2. “As cotas raciais para vestibulares e concursos públicos violam o princípio constitucional da igualdade legal dos cidadãos”. O candidato será punido se escrever tal sentença?
O STF consagrou o sistema de cotas raciais, traduzindo livremente o princípio fundamental da construção de “uma sociedade livre, justa e solidária”. Mas a Constituição proíbe, literalmente, a discriminação de cor ou raça e garante o “acesso aos níveis mais elevados do ensino segundo a capacidade de cada um”. Como fica o candidato que optar pela letra da Constituição, em detrimento de uma criativa decisão do STF?
3. “A prática do infanticídio ritual em grupos indígenas deve ser punida pois viola o direito à vida e as leis do Brasil”. Isso incorre na ira da banca examinadora?

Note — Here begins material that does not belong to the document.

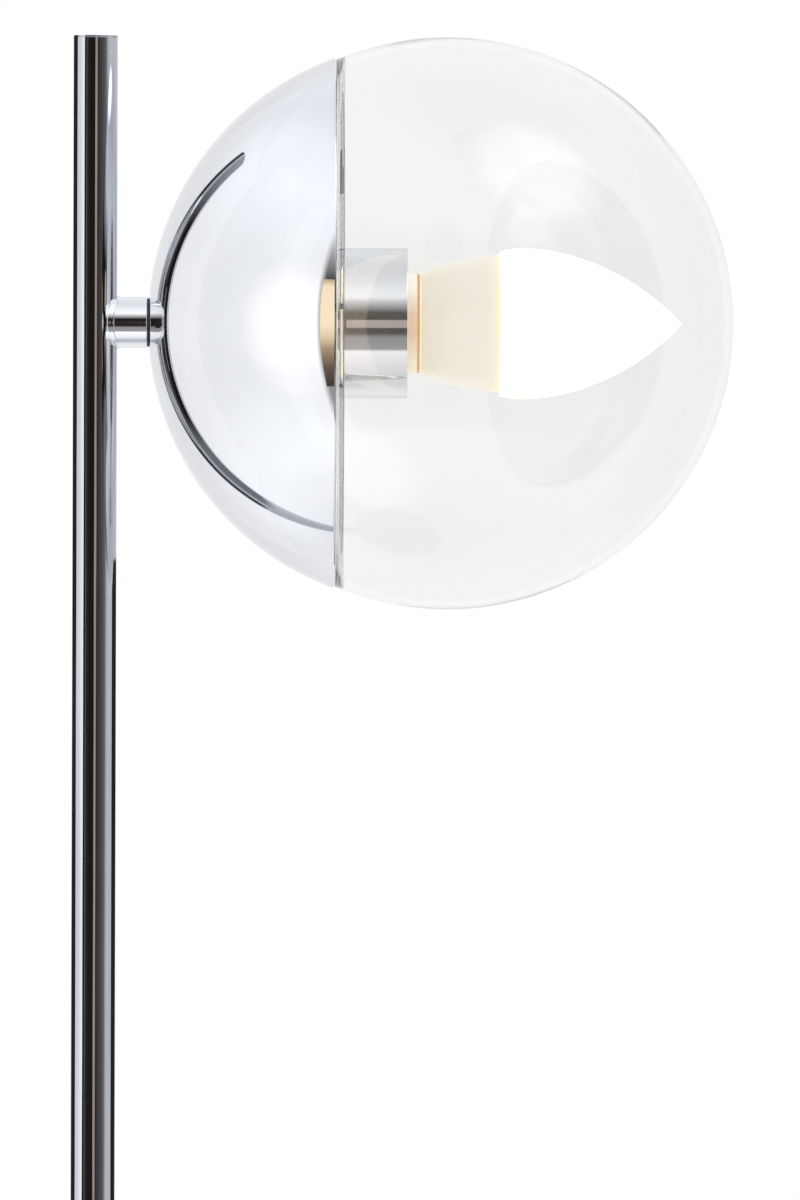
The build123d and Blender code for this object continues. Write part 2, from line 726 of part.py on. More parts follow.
with BuildPart() as holder_screws:
    terminal_spots = [(terminal_back_x + terminal_l / 2, y) for y in terminal_ys]
    with BuildSketch(Plane.XY.offset(head_z + lead_d / 2 + fit_gap)):
        with Locations(*terminal_spots):
            Circle(holder_screw_d / 2)
    extrude(amount=terminal_h / 2 + holder_screw_head_t - lead_d / 2 - fit_gap)
    with BuildSketch(Plane.XY.offset(head_z + terminal_h / 2)):
        with Locations(*terminal_spots):
            Circle(holder_screw_head_d / 2)
    extrude(amount=holder_screw_head_t)
    with BuildSketch(Plane.XY.offset(head_z + terminal_h / 2 + holder_screw_head_t / 2)):
        with Locations(*terminal_spots):
            Rectangle(holder_screw_head_d, holder_slot_w)
    extrude(amount=holder_screw_head_t / 2, mode=Mode.SUBTRACT)
finish(holder_screws.part, "holder_screws")

# Threaded brass shell that the bulb's cap screws into, standing on the core.
socket_root_r = thread_root_r + thread_gap
socket_crest_r = thread_crest_r + thread_gap
socket_outer_r = socket_crest_r + shell_wall
with BuildPart() as screw_shell:
    inner_side = ring_thread(thread_back_x, thread_front_x, socket_root_r, socket_crest_r)
    turned(
        [(core_front_x, socket_crest_r)]
        + [(thread_back_x - shell_wall, socket_crest_r)]
        + inner_side
        + [(thread_front_x, socket_outer_r), (core_front_x, socket_outer_r)]
    )
finish(screw_shell.part, "screw_shell")

# Springy centre contact, a folded strip that stops just short of the bulb's button.
with BuildPart() as centre_contact:
    contact_front_x = button_back_x - fit_gap
    with BuildSketch(head_plane().offset(-contact_w / 2)):
        with Locations((core_front_x + contact_t / 2, 0)):
            Rectangle(contact_t, contact_reach * 2)
        with BuildLine():
            Polyline(
                (core_front_x, -contact_reach),
                (core_front_x + contact_t, -contact_reach),
                (contact_front_x, 0),
                (contact_front_x, contact_reach / 2),
                (contact_front_x - contact_t, contact_reach / 2),
                (contact_front_x - contact_t, 0),
                close=True,
            )
        make_face()
    extrude(amount=contact_w)
finish(centre_contact.part, "centre_contact")

# ---------------------------------------------------------------- bulb

# Threaded cap of the bulb.
with BuildPart() as bulb_cap:
    outer_side = ring_thread(thread_back_x, thread_front_x, thread_root_r, thread_crest_r)
    turned(
        [(thread_back_x, bulb_cap_bore_r)]
        + outer_side
        + [(bulb_cap_front_x, thread_crest_r), (bulb_cap_front_x, bulb_cap_bore_r)]
    )
finish(bulb_cap.part, "bulb_cap")

# Black insulating cone behind the cap.
insulator_back_x = thread_back_x - bulb_insulator_l
with BuildPart() as bulb_insulator:
    turned(
        [
            (insulator_back_x, 0),
            (insulator_back_x, bulb_insulator_r),
            (thread_back_x, thread_root_r),
            (thread_back_x, 0),
        ]
    )
finish(bulb_insulator.part, "bulb_insulator")

with BuildPart() as bulb_button:
    ring(button_back_x, insulator_back_x, 0, bulb_button_d / 2)
    fillet(bulb_button.edges().group_by(Axis.X)[0], bulb_button_t / 2)
finish(bulb_button.part, "bulb_button")

# White plastic body that widens from the cap to the diffuser.
neck_inner_r = bulb_cap_bore_r - fit_gap - bulb_neck_wall
with BuildPart() as bulb_body:
    widening = bulb_body_r - bulb_shoulder_r
    belly = [(bulb_body_back_x, bulb_shoulder_r)]
    for along, out in (body_swell_shares, body_belly_shares):
        belly.append((bulb_body_back_x + bulb_body_l * along, bulb_shoulder_r + widening * out))
    belly.append((bulb_joint_x, bulb_body_r))
    with BuildSketch(head_plane()) as body_section:
        with BuildLine():
            outer = Spline(*belly, tangents=[body_rear_slope, body_front_slope])
            Polyline(
                outer @ 0,
                (bulb_body_back_x, bulb_neck_r),
                (bulb_cap_front_x, thread_crest_r + bulb_wall / 2),
                (bulb_cap_front_x, bulb_cap_bore_r - fit_gap),
                (thread_back_x + bulb_wall, bulb_cap_bore_r - fit_gap),
                (thread_back_x + bulb_wall, neck_inner_r),
                (bulb_body_back_x + bulb_wall, neck_inner_r),
                (bulb_body_back_x + bulb_wall, bulb_shoulder_r - bulb_wall),
                (belly[1][0] + bulb_wall, belly[1][1] - bulb_wall),
                (led_board_x, belly[2][1] - bulb_wall),
                (led_board_x, led_board_r + slip_gap),
                (led_board_x + led_board_t, led_board_r + slip_gap),
                (led_board_x + led_board_t, bulb_body_r - bulb_wall),
                (bulb_joint_x, bulb_body_r - bulb_wall),
                outer @ 1,
            )
        make_face()
    revolve(axis=head_axis)
finish(bulb_body.part, "bulb_body")

# Frosted diffuser, a candle flame shape with a lip inside the body.


def flame_side(joint_r, belly_r, tip_x):
    """Side of the flame shape from the joint over the belly to the tip, as two curves."""
    reach = tip_x - bulb_joint_x
    swell_x = bulb_joint_x + reach * flame_swell_share
    belly_x = bulb_joint_x + reach * flame_belly_share
    rise = Bezier((bulb_joint_x, joint_r), (swell_x, belly_r), (belly_x, belly_r))
    fall = Bezier(
        (belly_x, belly_r),
        (bulb_joint_x + reach * flame_fall_share, belly_r),
        (bulb_joint_x + reach * flame_point_share, belly_r * flame_point_width),
        (tip_x, 0),
    )
    return rise, fall


lip_outer_r = bulb_body_r - bulb_wall - fit_gap
lip_back = bulb_joint_x - diffuser_lip_l
hollow_tip_x = bulb_tip_x - diffuser_tip_t
outside = flame_side(bulb_body_r, diffuser_belly_r, bulb_tip_x)
inside = flame_side(lip_outer_r - diffuser_wall, diffuser_belly_r - diffuser_wall, hollow_tip_x)
with BuildPart() as bulb_diffuser:
    with BuildSketch(head_plane()):
        with BuildLine():
            add(outside)
            add(inside)
            Line((hollow_tip_x, 0), (bulb_tip_x, 0))
            Polyline(
                (bulb_joint_x, bulb_body_r),
                (bulb_joint_x, lip_outer_r),
                (lip_back, lip_outer_r),
                (lip_back, lip_outer_r - diffuser_wall),
                (bulb_joint_x, lip_outer_r - diffuser_wall),
            )
        make_face()
    revolve(axis=head_axis)
finish(bulb_diffuser.part, "bulb_diffuser")

# Round board with the light sources, seated on a ledge of the body.
with BuildPart() as led_board:
    ring(led_board_x, led_board_x + led_board_t, 0, led_board_r)
    with BuildSketch(across_head(led_board_x)):
        with Locations((0, 0)):
            Rectangle(driver_w + slip_gap, driver_t + slip_gap)
    extrude(amount=led_board_t, mode=Mode.SUBTRACT)
finish(led_board.part, "led_board")

with BuildPart() as led_chips:
    with BuildSketch(across_head(led_board_x + led_board_t)):
        with PolarLocations(led_circle_r, led_count):
            Rectangle(led_size, led_size)
    extrude(amount=led_t)
finish(led_chips.part, "led_chips")

# Driver board on edge in the neck, plugged into the light board.
driver_front_x = led_board_x + led_board_t
with BuildPart() as driver_board:
    with BuildSketch(across_head(driver_front_x - driver_l)):
        Rectangle(driver_w, driver_t)
    extrude(amount=driver_l)
finish(driver_board.part, "driver_board")

with BuildPart() as driver_capacitor:
    capacitor_plane = Plane(
        origin=(led_board_x - capacitor_l - slip_gap, 0, head_z + driver_t / 2 + capacitor_d / 2),
        z_dir=(1, 0, 0),
    )
    with BuildSketch(capacitor_plane):
        Circle(capacitor_d / 2)
    extrude(amount=capacitor_l)
finish(driver_capacitor.part, "driver_capacitor")

# ---------------------------------------------------------------- glass

# Blown globe, open towards the dome, with a lip that slides into the dome's rim.
lip_inner_r = lip_r - glass_wall
with BuildPart() as glass_globe:
    with BuildSketch(head_plane()):
        globe_span = glass_centre_x + glass_r - glass_back_x
        with Locations((glass_centre_x, 0)):
            Circle(glass_r)
        with Locations((glass_back_x + globe_span / 2, glass_r / 2)):
            Rectangle(globe_span, glass_r, mode=Mode.INTERSECT)
        with BuildSketch(head_plane(), mode=Mode.PRIVATE) as globe_hollow:
            hollow_back_x = glass_back_x + glass_wall
            hollow_span = glass_centre_x + glass_r - hollow_back_x
            with Locations((glass_centre_x, 0)):
                Circle(glass_r - glass_wall)
            with Locations((hollow_back_x + hollow_span / 2, 0)):
                Rectangle(hollow_span, glass_r * 2, mode=Mode.INTERSECT)
            with Locations((glass_back_x + glass_wall / 2, 0)):
                Rectangle(glass_wall * 2, lip_inner_r * 2)
        add(globe_hollow.sketch_local, mode=Mode.SUBTRACT)
        with Locations((lip_back_x + lip_l / 2, lip_r - glass_wall / 2)):
            Rectangle(lip_l, glass_wall)
    revolve(axis=head_axis)
finish(glass_globe.part, "glass_globe")

# Spring clips spot-welded inside the dome: a foot on the dome and a finger along the glass's lip.
with BuildPart() as glass_clips:
    finger_back_x = lip_back_x - clip_t
    foot_front_angle = math.acos((dome_centre_x - finger_back_x) / dome_inner_r)
    foot_angle = clip_foot_l / dome_inner_r
    for index in range(clip_count):
        angle = clip_first_angle + index * 360 / clip_count - clip_span / 2
        with BuildSketch(head_plane(angle)) as clip_section:
            with BuildSketch(head_plane(angle), mode=Mode.PRIVATE) as foot:
                with Locations((dome_centre_x, 0)):
                    Circle(dome_inner_r - fit_gap)
                    Circle(dome_inner_r - fit_gap - clip_t, mode=Mode.SUBTRACT)
                foot_back_x = dome_centre_x - dome_inner_r * math.cos(foot_front_angle - foot_angle)
                with Locations(((foot_back_x + finger_back_x) / 2, dome_r / 2)):
                    Rectangle(finger_back_x - foot_back_x, dome_r, mode=Mode.INTERSECT)
            add(foot.sketch_local)
            with BuildLine():
                foot_r = math.sqrt((dome_inner_r - fit_gap) ** 2 - (dome_centre_x - finger_back_x) ** 2)
                Polyline(
                    (finger_back_x, foot_r),
                    (finger_back_x, foot_r - clip_knee),
                    (lip_back_x, clip_inner_r),
                    (glass_back_x - clip_tip_l - slip_gap * 2, clip_inner_r),
                    (glass_back_x - slip_gap * 2, clip_inner_r + clip_tip_lift),
                    (glass_back_x - slip_gap * 2, clip_inner_r + clip_tip_lift + clip_t),
                    (glass_back_x - clip_tip_l - slip_gap * 2, clip_inner_r + clip_t),
                    (lip_back_x + clip_t, clip_inner_r + clip_t),
                    close=True,
                )
            make_face()
        revolve(clip_section.sketch, axis=head_axis, revolution_arc=clip_span)
finish(glass_clips.part, "glass_clips")

# ---------------------------------------------------------------- leads


def lead_route(side):
    """Route of one lead from its barrel through the stem, arm and nipple to its terminal."""
    lane = side * lead_side
    barrel_front_x = block_x + barrel_l / 2
    return [
        (barrel_front_x - terminal_l, side * way_pitch, way_z),
        (barrel_front_x + lead_straight_l, side * way_pitch, way_z),
        (barrel_front_x + lead_slope_l, side * way_pitch * lead_slope_share, lead_floor_z),
        (lead_rise_x, lane, lead_floor_z),
        (lead_rise_x, lane, head_z),
        (nipple_front_x + lead_fan_start, lane, head_z),
        (holder_joint_x - lead_fan_end, side * terminal_y, head_z),
        (terminal_back_x + terminal_l * lead_end_share, side * terminal_y, head_z),
    ]


lead_radii = [lead_leave_r, lead_floor_r, lead_exit_r, lead_bend_r, lead_fan_r, lead_end_r]
finish(lead_tube(lead_route(-1), lead_radii), "live_lead")
finish(lead_tube(lead_route(1), lead_radii), "neutral_lead")

# Short earth lead from the middle way to the tag.
with BuildPart() as earth_lead:
    earth_back_x = block_x + barrel_l / 2 - terminal_l
    with BuildSketch(Plane(origin=(earth_back_x, 0, way_z), z_dir=(1, 0, 0))):
        Circle(lead_d / 2)
    extrude(amount=crimp_front_x - earth_back_x)
finish(earth_lead.part, "earth_lead")
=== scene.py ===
import math

import bmesh
import bpy
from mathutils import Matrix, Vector


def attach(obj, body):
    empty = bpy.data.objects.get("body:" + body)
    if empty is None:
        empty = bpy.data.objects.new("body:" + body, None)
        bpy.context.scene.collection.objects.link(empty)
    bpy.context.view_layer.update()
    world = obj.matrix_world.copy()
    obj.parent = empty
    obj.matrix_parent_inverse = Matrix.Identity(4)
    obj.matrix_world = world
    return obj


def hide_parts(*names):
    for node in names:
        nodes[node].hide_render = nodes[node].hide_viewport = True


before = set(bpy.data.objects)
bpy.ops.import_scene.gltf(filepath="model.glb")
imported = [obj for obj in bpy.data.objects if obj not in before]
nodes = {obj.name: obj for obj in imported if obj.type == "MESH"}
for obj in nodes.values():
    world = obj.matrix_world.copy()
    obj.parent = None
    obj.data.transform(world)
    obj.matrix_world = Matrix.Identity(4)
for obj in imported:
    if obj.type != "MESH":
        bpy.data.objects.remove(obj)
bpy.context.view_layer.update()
scene = bpy.context.scene

# Everything is drawn in metres; sizes are written in millimetres and multiplied by mm.
mm = 0.001

lamp = {
    "totalHeight": 480.0,
    "headHeight": 404.8,  # axis of the head above the table
    "flatX": 14.2,  # the dome's flat pole, from the stem's axis
    "domeR": 73.9,
    "armR": 6.7,
    "rimBack": 25.0,  # the open rim, behind the dome's centre
}
lamp["domeX"] = lamp["flatX"] + math.sqrt(lamp["domeR"] ** 2 - lamp["armR"] ** 2)
lamp["rimX"] = lamp["domeX"] - lamp["rimBack"]
headAxis = (Vector((0, 0, lamp["headHeight"])), Vector((1, 0, 0)), Vector((0, 0, 1)))
stemAxis = (Vector((0, 0, 0)), Vector((0, 0, 1)), Vector((1, 0, 0)))


# sRGB hex to linear
def colour(hexText, alpha=1.0):
    parts = [int(hexText[i:i + 2], 16) / 255 for i in (0, 2, 4)]
    return [c / 12.92 if c <= 0.04045 else ((c + 0.055) / 1.055) ** 2.4 for c in parts] + [alpha]


# One node with its settings. links is {input: output of another node}, feeds is {output: input of another node},
# and stops is {place: hex} for a colour ramp.
def addNode(tree, kind, settings=None, inputs=None, links=None, feeds=None, stops=None):
    node = tree.nodes.new(kind)
    for key, value in (settings or {}).items():
        setattr(node, key, value)
    for key, value in (inputs or {}).items():
        node.inputs[key].default_value = value
    for key, socket in (links or {}).items():
        tree.links.new(socket, node.inputs[key])
    for key, socket in (feeds or {}).items():
        tree.links.new(node.outputs[key], socket)
    if stops:
        elements = node.color_ramp.elements
        places = sorted(stops)
        elements[0].position, elements[1].position = places[0], places[-1]
        for place in places[1:-1]:
            elements.new(place)
        for element, place in zip(elements, places):
            element.color = colour(stops[place])
    return node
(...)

A Funai não age para coibir a prática. A Associação Brasileira de Antropologia sustenta que coibi-la violaria os direitos humanos dos índios, agredindo sua identidade cultural. Como fica o candidato diante de interpretações opostas dos direitos humanos?
4. “A campanha da ONU para erradicar a mutilação genital de mulheres em sociedades tradicionais da África e da Ásia é um gesto arrogante de neocolonialismo cultural”. Vale ou não?
A ONU apoia sua campanha no princípio do combate à violência contra as mulheres. A crítica à campanha, nos termos da frase anterior, deriva de antropólogos e até de alguns movimentos feministas. No debate, onde se situa a “cartilha da norma política correta” do Inep?
5. “Israel é uma aberração que precisa desaparecer: um Estado colonialista e racista que impõe um apartheid contra os palestinos”. Perde nota, por antissemitismo, quem clamar pela extinção de um Estado e do direito à autodeterminação nacional dos judeus? Ou a posição, defendida por movimentos de esquerda (e, na “Folha de S. Paulo”, por um ex-presidente da Empresa Brasileira de Comunicação), tem amparo no guarda-chuva dos direitos humanos?
6. “O aborto deve ser proibido pois atenta contra o direito à vida dos fetos”. A opinião pode ser expressa ou será classificada como um atentado aos direitos das mulheres?
7. “Precisamos instituir a pena de morte, tal como existe em diversos estados dos EUA”. Vale ou viola o direito à vida?
8. “Liberdade de expressão tem limites. Temos que impedir, com todo o peso do direito penal, ofensas contra a religião, como sátiras envolvendo Jesus ou Maomé. O Charlie Hebdo não cabe no Brasil.” Ok?
As perguntas estendem-se ao infinito. Nas sociedades plurais, partidos e movimentos políticos diferentes oferecem suas próprias interpretações sobre os direitos humanos — e, exceto nos casos mais simples, primitivos e brutais, estão cobertos pelo manto de liberdades que protege o debate público. O MEC quer, simultaneamente, tratar os candidatos como cidadãos adultos, solicitando-lhes posições sobre temas sociais complexos, e vetar-lhes o exercício da liberdade de opinião?
O Enem funciona como concurso público e, como tal, está legalmente obrigado a seguir regras explícitas cristalinas. Hoje, porém, navega nas águas turvas da exegese ideológica — isto é, do puro arbítrio. No fundo, a liminar do STF evidenciou que o exame move-se fora da lei, infringindo a regra de ouro da neutralidade ideológica do Estado. A solução ridícula seria produzir algo como uma bula papal, detalhando a verdade estatal sobre os direitos humanos. A alternativa é abandonar o modelo vigente, inventado por doutrinadores, e avaliar os textos com base em critérios semânticos, gramaticais, de estilo e consistência argumentativa.